|"America's Sweethearts" Movie Review|
Billy Crystal wrote, produced and stars in what could justifiably be hailed as the romantic comedy of the year. "America's Sweethearts pokes fun at egotistical movie stars, ruthless publicists, inept studio heads, and the press. Just about anyone involved in the entertainment industry is fair game for this romantic tour-de-force. "America's Sweethearts" puts an amusing twist on the behind-the-scenes workings of press junkets, and shows that in Hollywood, a smile usually isn't anything but teeth.
"America's Sweethearts" revolves around a couple of Hollywood megastars, Gwen Harrison and Eddie Thomas, who've split up after years of marriage and starring in films together. Their most recent film is in jeopardy of being a bust not just because they've separated, but also because the psychotic director, Hal Weidman, is holding the film hostage. He demands the film be initially screened in front of the press, before even the studio executives, or Gwen and Eddie, are allowed the opportunity to view it. Dave Kingman, the head of the studio, has fired Lee Phillips - the only publicist capable of pulling off a press junket with both Gwen and Eddie in attendance. Lee's hapless replacement, Danny Wax, is way out of his league with no practical experience in pulling off major publicity events. Promising Lee anything but his custom-made golf cart, Kingman hires Lee back with the provision that he must get Gwen and Eddie to show up at the junket and greet the press. Complicating matters, Gwen is in lust with a Spaniard with a lisp, who fancies himself the next Arnold Schwarzenegger, and Eddie has been locked away in a clinic after trying to run over Gwen and her Spaniard.
The velociraptors of "Jurassic Park III" have nothing on Catherine Zeta Jones' character, Gwen. Gwen's cunning and deadly, with verbal talons sharper than any dinosaur's. Nauseatingly sweet to the press, she's anything but sweet to her mousy sister/personal assistant, Kiki, and her devastated soon-to-be-ex husband, Eddie. Gwen relies on Kiki for every part of her daily life - and when she calls for Kiki it's worse than fingernails on a chalkboard. Gwen is so narcissistic that it's sickeningly funny to watch her fake concern for the people around her.
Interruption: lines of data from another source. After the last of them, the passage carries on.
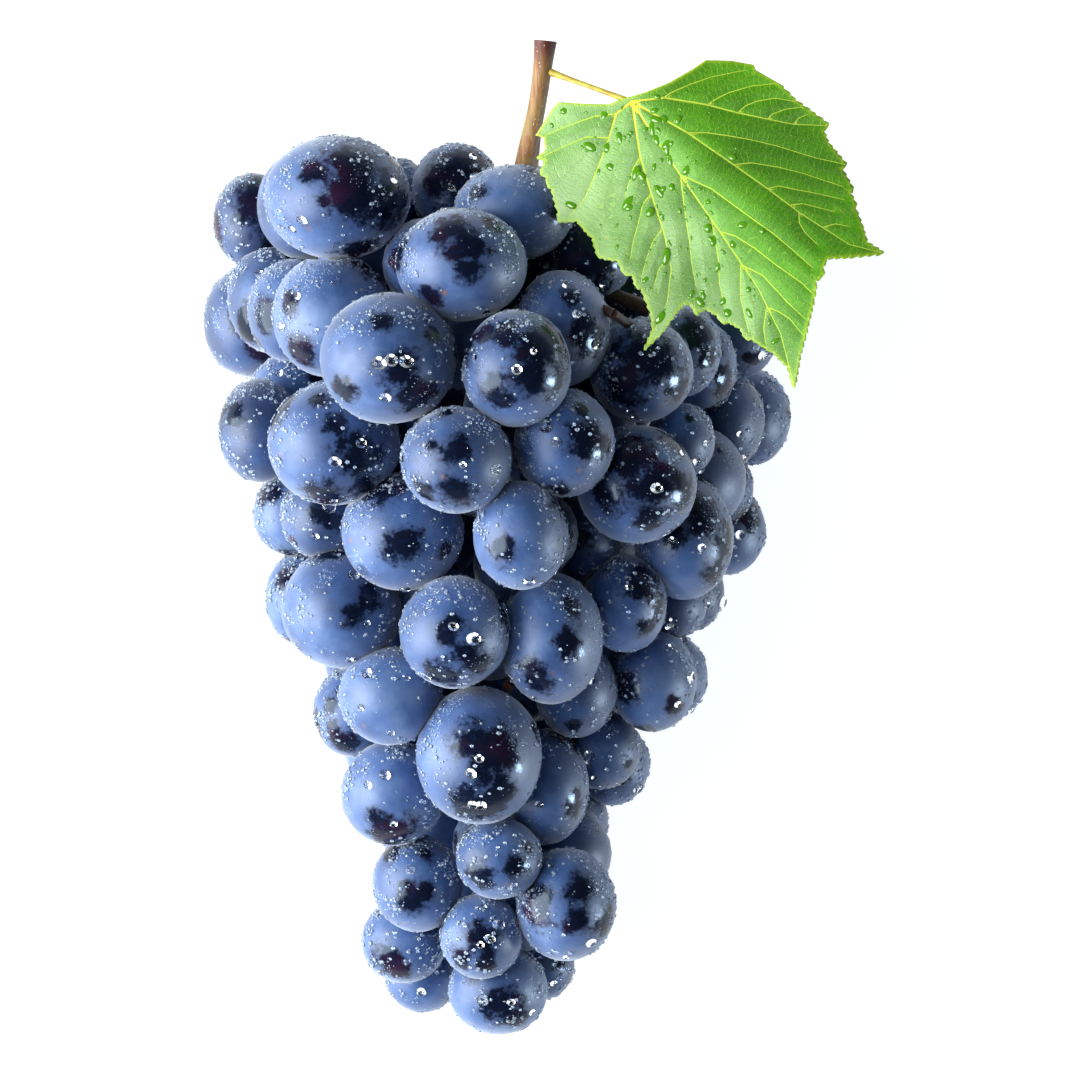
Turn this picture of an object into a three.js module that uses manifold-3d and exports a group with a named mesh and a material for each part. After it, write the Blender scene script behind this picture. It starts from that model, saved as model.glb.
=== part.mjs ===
// A bunch of blue-black table grapes lying on its back on a level surface, with one vine leaf.
// Millimetres, +Z up, +Y towards the cut end of the stalk, +X to the right as the bunch is seen from above.
// The surface is the plane z = 0, and the origin is the middle of the footprint on it.
import * as THREE from "three";
import { mergeVertices } from "three/addons/utils/BufferGeometryUtils.js";
import Module from "manifold-3d";

const wasm = await Module();
wasm.setup();

// Driving dimensions of the bunch
const SHOULDER_HEIGHT = 80;        // height of the topmost berry centres in the broad part
const TIP_HEIGHT = 36;             // the same at the tip
const TAPER_START = 14;            // the bunch has its full width and depth above this y
const TIP_Y = -92;                 // the last berries sit about here
const TOP_Y = 70;                  // and the first ones here
const AXIS_X = -6;                 // the stalk runs down the bunch at this x
const HALF_WIDTH = 48;             // from the axis to the outermost berry centres in the broad part
const TIP_HALF_WIDTH = 14;         // the same at the tip
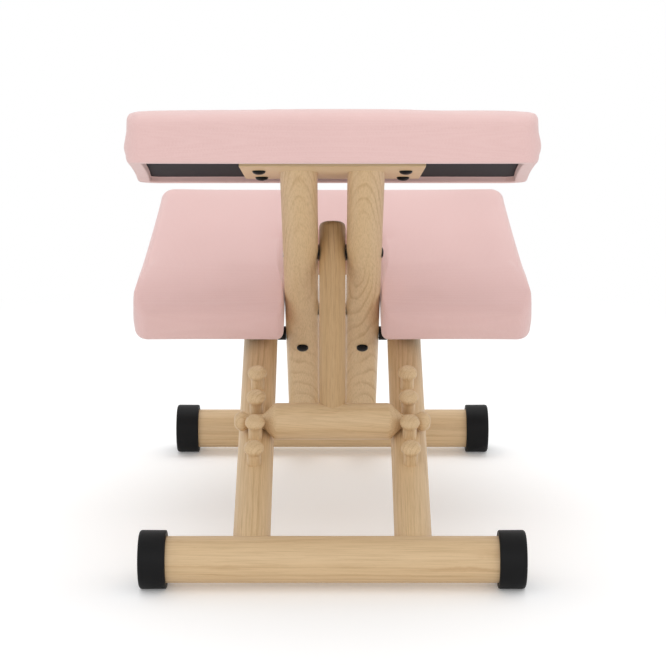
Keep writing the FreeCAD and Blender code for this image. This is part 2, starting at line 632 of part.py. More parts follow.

Kiki is the polar opposite of Gwen. Kiki's sincere, loving, and without pretense. Kiki's job is to anticipate everything her sister could possibly want, and to placate Gwen's insistent need for positive reinforcement. Kiki does this without complaint, but soon finds herself in the middle of Gwen and Eddie's breakup. To make matters worse, she finds herself falling for Eddie at the same time as Gwen is considering giving their relationship a second chance.